(Entries with model source code)
####################

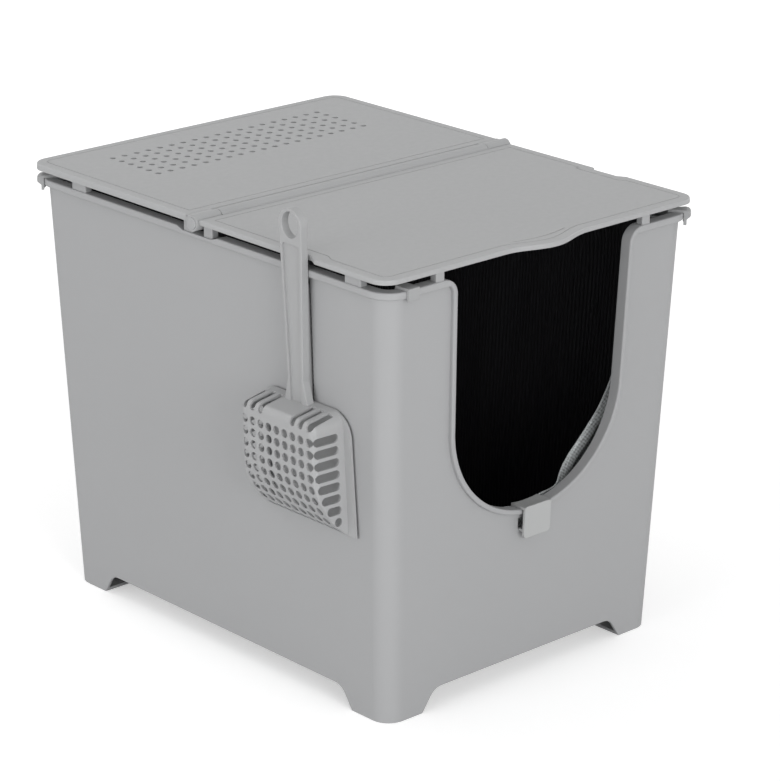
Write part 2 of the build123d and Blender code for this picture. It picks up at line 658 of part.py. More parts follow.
nodes = {
    "base_bucket": bucket,
    **make_posts(bucket),
    "rear_lid": rear_lid,
    "rear_lid_knuckle_right": knuckle,
    "rear_lid_knuckle_left": mirror(knuckle, Plane.YZ),
    "front_lid": front_lid,
    "front_lid_barrel": make_barrel(front_lid),
    "hinge_pin_right": pin,
    "hinge_pin_left": mirror(pin, Plane.YZ),
    "scoop": make_scoop(),
    "liner": make_liner(),
    "liner_hook_front_right": tabbed_hook,
    "liner_hook_front_left": mirror(plain_hook, Plane.YZ),
    "liner_hook_rear_left": half_turn * tabbed_hook,
    "liner_hook_rear_right": half_turn * mirror(plain_hook, Plane.YZ),
    "liner_clip": make_clip(),
}

nodes = {name: (Part() + shape).solid() for name, shape in nodes.items()}
whole = Compound(list(nodes.values())).bounding_box()
to_origin = Pos(-whole.center().X, -whole.center().Y, -whole.min.Z)

os.makedirs("parts", exist_ok=True)
for name, shape in nodes.items():
    export_step(to_origin * shape, f"parts/{name}.step")
    box = (to_origin * shape).bounding_box()
    print(f"{name:26s} {box.min.X:8.1f} {box.max.X:8.1f} {box.min.Y:8.1f} {box.max.Y:8.1f}"
          f" {box.min.Z:8.1f} {box.max.Z:8.1f}")
print("moved by", tuple(round(v, 3) for v in to_origin.position))
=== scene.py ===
# %% [markdown]
# # A front-entry litter box with a fabric liner
# What is left to make here is the cloth liner, the finishes, the light and the camera. Blender
# works in metres, so the sizes below, which a maker would give in millimetres, go through one
# factor. The bucket stands a little off the origin, so its middle is read from the frame, and
# the liner is made round that middle.

# %% Load the frame
from math import cos, pi, radians, sin

import bmesh
import bpy
import numpy as np
from mathutils import Matrix, Vector


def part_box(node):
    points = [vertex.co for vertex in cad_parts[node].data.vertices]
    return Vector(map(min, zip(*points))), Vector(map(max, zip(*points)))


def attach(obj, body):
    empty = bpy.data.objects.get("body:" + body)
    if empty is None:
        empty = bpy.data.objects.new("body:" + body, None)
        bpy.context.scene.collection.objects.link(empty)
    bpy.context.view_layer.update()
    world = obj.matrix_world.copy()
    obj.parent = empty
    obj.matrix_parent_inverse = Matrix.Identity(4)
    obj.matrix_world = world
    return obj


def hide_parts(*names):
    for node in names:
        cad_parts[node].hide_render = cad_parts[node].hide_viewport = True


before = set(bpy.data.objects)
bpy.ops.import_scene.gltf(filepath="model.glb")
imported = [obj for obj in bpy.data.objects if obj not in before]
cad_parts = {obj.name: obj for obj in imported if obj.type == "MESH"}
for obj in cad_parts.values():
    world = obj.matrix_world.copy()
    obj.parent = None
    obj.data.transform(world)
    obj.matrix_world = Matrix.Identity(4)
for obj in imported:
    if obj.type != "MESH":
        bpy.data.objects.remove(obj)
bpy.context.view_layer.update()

MM = 0.001
bucket_low, bucket_high = (np.array(corner, float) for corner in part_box("base_bucket"))
MIDDLE = (bucket_low + bucket_high) / 2 * (1, 1, 0)
print("bucket's middle in mm:", np.round(MIDDLE / MM, 2))

# %% [markdown]
# ## The camera
# A product shot is taken with a long lens from a few metres away, so that the box keeps its
# shape.  The camera's own axes are worked out from three angles: where it looks on the compass,
# how far it looks down, and a small roll.

# %% Camera
CAMERA_PLACE = Vector((-1966.2, -2192.6, 1285.3)) * MM + Vector(MIDDLE)
LOOKS_EAST_OF_REAR = radians(42.49)
LOOKS_DOWN = radians(19.78)
ROLL = radians(0.22)
SENSOR_MM = 36.0
LENS_MM = 145.5
SEES_AS_FAR_AS = 60.0

right = Vector((cos(LOOKS_EAST_OF_REAR), -sin(LOOKS_EAST_OF_REAR), 0))
forward = Vector((sin(LOOKS_EAST_OF_REAR) * cos(LOOKS_DOWN),
                  cos(LOOKS_EAST_OF_REAR) * cos(LOOKS_DOWN), -sin(LOOKS_DOWN)))
up = right.cross(forward)
rolled_right = cos(ROLL) * right + sin(ROLL) * up
rolled_up = cos(ROLL) * up - sin(ROLL) * right
axes = Matrix((rolled_right, rolled_up, -forward)).transposed().to_4x4()

camera = bpy.data.objects.new("camera", bpy.data.cameras.new("camera"))
bpy.context.scene.collection.objects.link(camera)
camera.matrix_world = Matrix.Translation(CAMERA_PLACE) @ axes
camera.data.sensor_fit = "HORIZONTAL"
camera.data.sensor_width = SENSOR_MM
camera.data.lens = LENS_MM
camera.data.clip_end = SEES_AS_FAR_AS
bpy.context.scene.camera = camera
print("camera looks along", [round(c, 3) for c in forward])

# %% [markdown]
# ## Building blocks for node materials
# Plastic and cloth are never one flat colour.  A shader node group holds one such effect, and a
# material places it with its own values.  Three small helpers keep the wiring short: one starts a
# group with named sockets, one adds a node with its settings, and one makes a material.

# %% Helpers for nodes
def new_group(name, inputs, outputs):
    """Node group with named sockets; a socket is (name, type, default value)."""
    group = bpy.data.node_groups.new(name, "ShaderNodeTree")
    for socket_name, kind, value in inputs:
        socket = group.interface.new_socket(socket_name, in_out="INPUT", socket_type=kind)
        if value is not None:
            socket.default_value = value
    for socket_name, kind in outputs:
        group.interface.new_socket(socket_name, in_out="OUTPUT", socket_type=kind)
    return group, group.nodes.new("NodeGroupInput"), group.nodes.new("NodeGroupOutput")


def add_node(tree, kind, settings=(), **sockets):
    """Node of a kind; settings are its properties, sockets its inputs, as values or links.

    An input is given by its name, with _ for a space, or as i0, i1 and so on by its number.
    """
    node = tree.nodes.new(kind)
    for key, value in dict(settings).items():
        setattr(node, key, value)
    for key, value in sockets.items():
        numbered = key[1:].isdigit()
        socket = node.inputs[int(key[1:]) if numbered else key.replace("_", " ")]
        if isinstance(value, bpy.types.NodeSocket):
            tree.links.new(value, socket)
        else:
            socket.default_value = value
    return node


def maths(tree, operation, *values):
    """Output of a Math node that works on numbers or links."""
    numbered = {f"i{place}": value for place, value in enumerate(values)}
    return add_node(tree, "ShaderNodeMath", {"operation": operation}, **numbered).outputs[0]


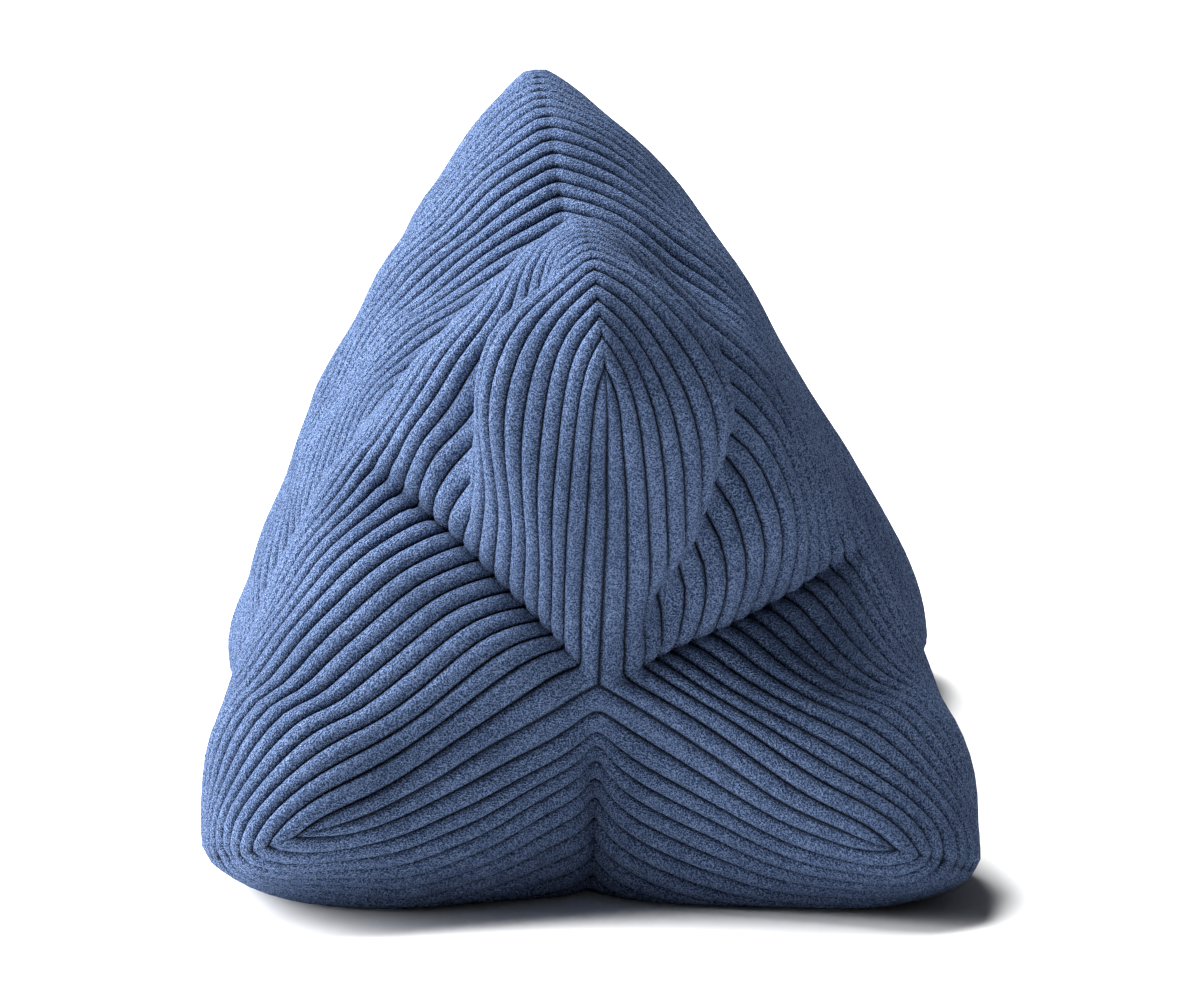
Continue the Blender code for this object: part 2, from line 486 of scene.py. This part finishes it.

####################

• [TASK TO CARRY OUT]:
Exactly and only the lines from the line that contains "(Part() + shape).solid()" through the line that contains "points = [vertex.co" are to be repeated as they stand.

• [SOLVED PROBLEM]:
nodes = {name: (Part() + shape).solid() for name, shape in nodes.items()}
whole = Compound(list(nodes.values())).bounding_box()
to_origin = Pos(-whole.center().X, -whole.center().Y, -whole.min.Z)

os.makedirs("parts", exist_ok=True)
for name, shape in nodes.items():
    export_step(to_origin * shape, f"parts/{name}.step")
    box = (to_origin * shape).bounding_box()
    print(f"{name:26s} {box.min.X:8.1f} {box.max.X:8.1f} {box.min.Y:8.1f} {box.max.Y:8.1f}"
          f" {box.min.Z:8.1f} {box.max.Z:8.1f}")
print("moved by", tuple(round(v, 3) for v in to_origin.position))
=== scene.py ===
# %% [markdown]
# # A front-entry litter box with a fabric liner
# What is left to make here is the cloth liner, the finishes, the light and the camera. Blender
# works in metres, so the sizes below, which a maker would give in millimetres, go through one
# factor. The bucket stands a little off the origin, so its middle is read from the frame, and
# the liner is made round that middle.

# %% Load the frame
from math import cos, pi, radians, sin

import bmesh
import bpy
import numpy as np
from mathutils import Matrix, Vector


def part_box(node):
    points = [vertex.co for vertex in cad_parts[node].data.vertices]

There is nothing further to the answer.